Kini, MIS Darul Ulum memiliki 100 siswa dan 15 tenaga pengajar yang secara sukarela mengajar di sekolah itu dengan upah ‘mana-mana saja’. Meski begitu, Alan tetap memberikan upah untuk pengajar di sekolah tersebut secara rutin, “Saya sangat bersyukur dengan bantuan mereka. Menurut saya guru-guru itu juga hebat Untuk gaji saya berikan rutin, tapi tidak banyak, ya  kira-kira antara 100 sampai 150 ribu untuk mereka,” ucap lelaki gondrong itu.

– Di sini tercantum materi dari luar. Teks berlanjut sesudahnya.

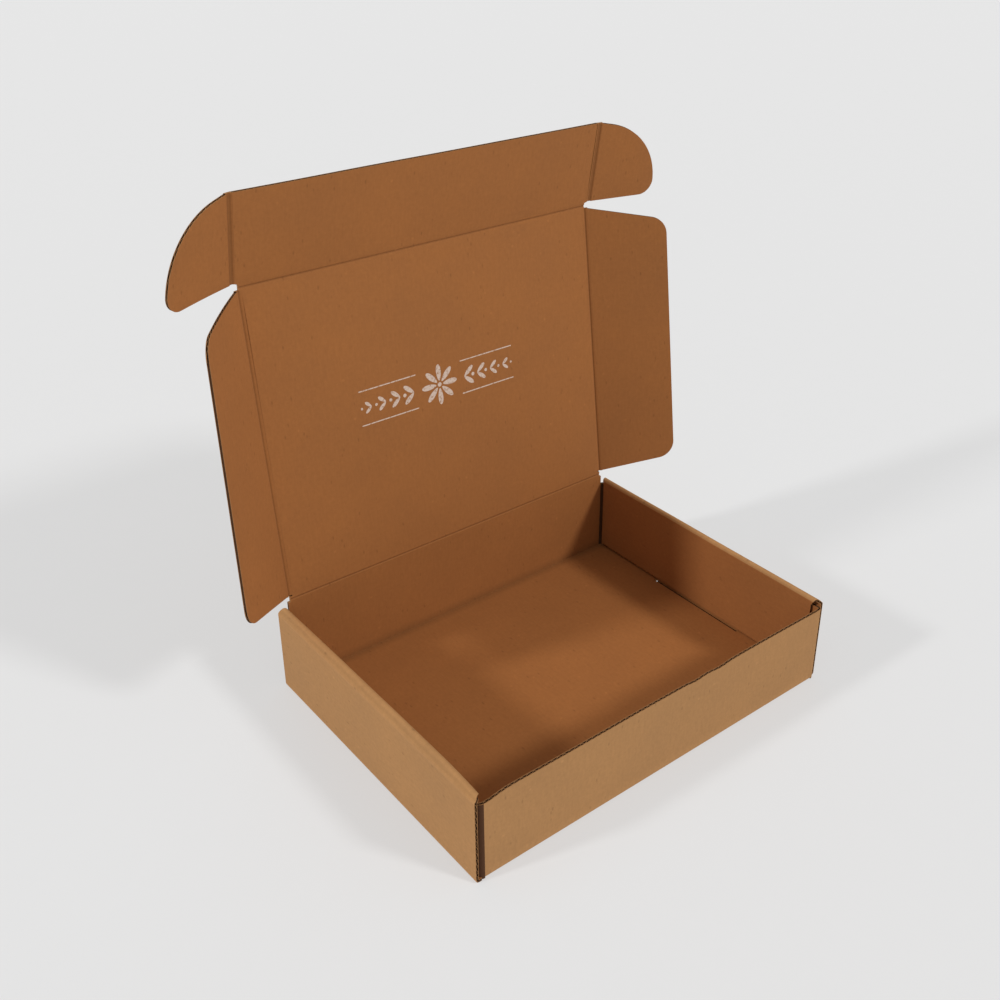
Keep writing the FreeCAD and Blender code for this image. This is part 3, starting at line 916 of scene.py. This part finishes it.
add_sun("left_softbox", azimuth=-103, elevation=29, strength=1.38, softness=6)
add_sun("front_softbox", azimuth=28, elevation=38, strength=1.4, softness=9)

# The world lights the scene with a grey; the camera and reflections see the studio's white
world = bpy.data.worlds.new("studio")
bpy.context.scene.world = world
world.use_nodes = True
tree = world.node_tree
rays = tree.nodes.new("ShaderNodeLightPath")
seen = rays.outputs["Is Camera Ray"]
for kind in ("Is Glossy Ray", "Is Transmission Ray"):
    either = tree.nodes.new("ShaderNodeMath")
    either.operation = "MAXIMUM"
    tree.links.new(seen, either.inputs[0])
    tree.links.new(rays.outputs[kind], either.inputs[1])
    seen = either.outputs[0]
shade = tree.nodes.new("ShaderNodeMix")
shade.data_type = "RGBA"
tree.links.new(seen, shade.inputs[0])
shade.inputs[6].default_value = grey(0.47)
shade.inputs[7].default_value = STUDIO_WHITE
sky = tree.nodes["Background"]
tree.links.new(shade.outputs[2], sky.inputs["Color"])
sky.inputs["Strength"].default_value = 1.0

# Camera, from a fit to the photo's corners; picture places are in pixels of a 1000-pixel square
PIXELS, SENSOR = 1000, 36
focal_pixels, centre_across, centre_down = 1190.0, 520.4, 427.7
heading, tilt, roll = math.radians(38.34), math.radians(-26.92), math.radians(0.08)
camera_data = bpy.data.cameras.new("camera")
camera = bpy.data.objects.new("camera", camera_data)
bpy.context.scene.collection.objects.link(camera)
bpy.context.scene.camera = camera
camera.location = (-0.3176, -0.3753, 0.3967)
forward = Vector((math.sin(heading) * math.cos(tilt), math.cos(heading) * math.cos(tilt), math.sin(tilt)))
level = forward.cross(UP).normalized()
right = level * math.cos(roll) - level.cross(forward) * math.sin(roll)
camera.rotation_euler = Matrix((right, right.cross(forward), -forward)).transposed().to_euler()
camera_data.sensor_width = SENSOR
camera_data.lens = SENSOR * focal_pixels / PIXELS
camera_data.shift_x = -(centre_across - PIXELS / 2) / PIXELS
camera_data.shift_y = (centre_down - PIXELS / 2) / PIXELS
camera_data.clip_start, camera_data.clip_end = 0.01, 50

bpy.context.scene.view_settings.view_transform = "Standard"
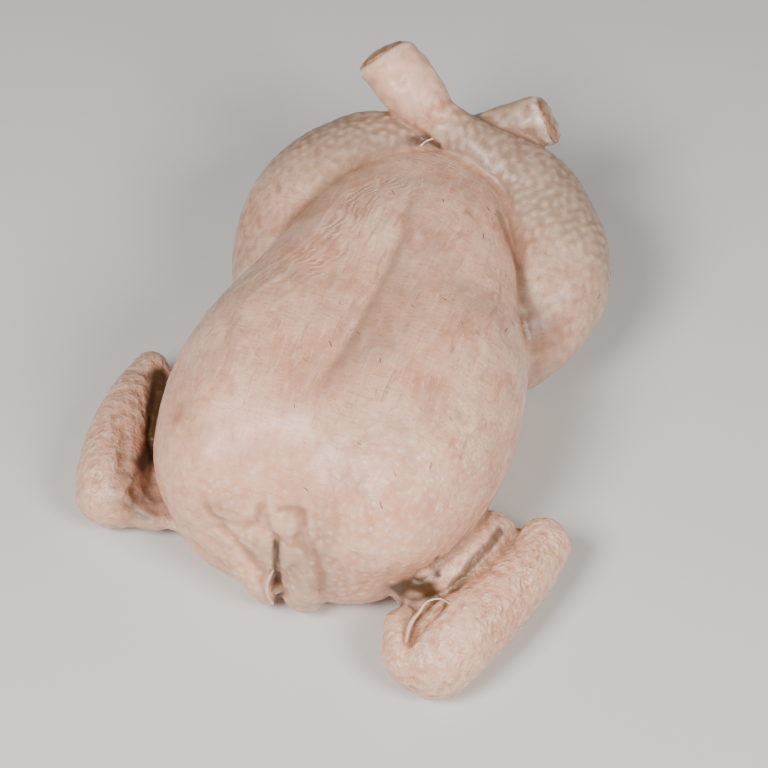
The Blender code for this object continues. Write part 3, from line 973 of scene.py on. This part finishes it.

Sampai saat ini Alan baru bisa memberikan fasilitas pendidikan kepada anak-anak Tololai hanya sampai lulus sekolah dasar. Meski begitu Alan berencana untuk mendirikan sekolah lanjutan untuk anak-anak lulusan MIS Darul Ulum. Ia pun berusaha untuk mencari dana dan lahan untuk mendirikan SMP. “Saya merasa masih belum mampu untuk membuat SMP. Saya masih mencari dana dan lahan. Sementara ini setelah nanti ada lulusan, kami masih akan tetap memantau anak-anak yang bersekolah di SMP mana pun. Kalau orangtua mereka tidak mampu menyekolahkan mereka, kami berusaha juga untuk membantu biaya sekolah meraka selanjutnya,” tutur Alan.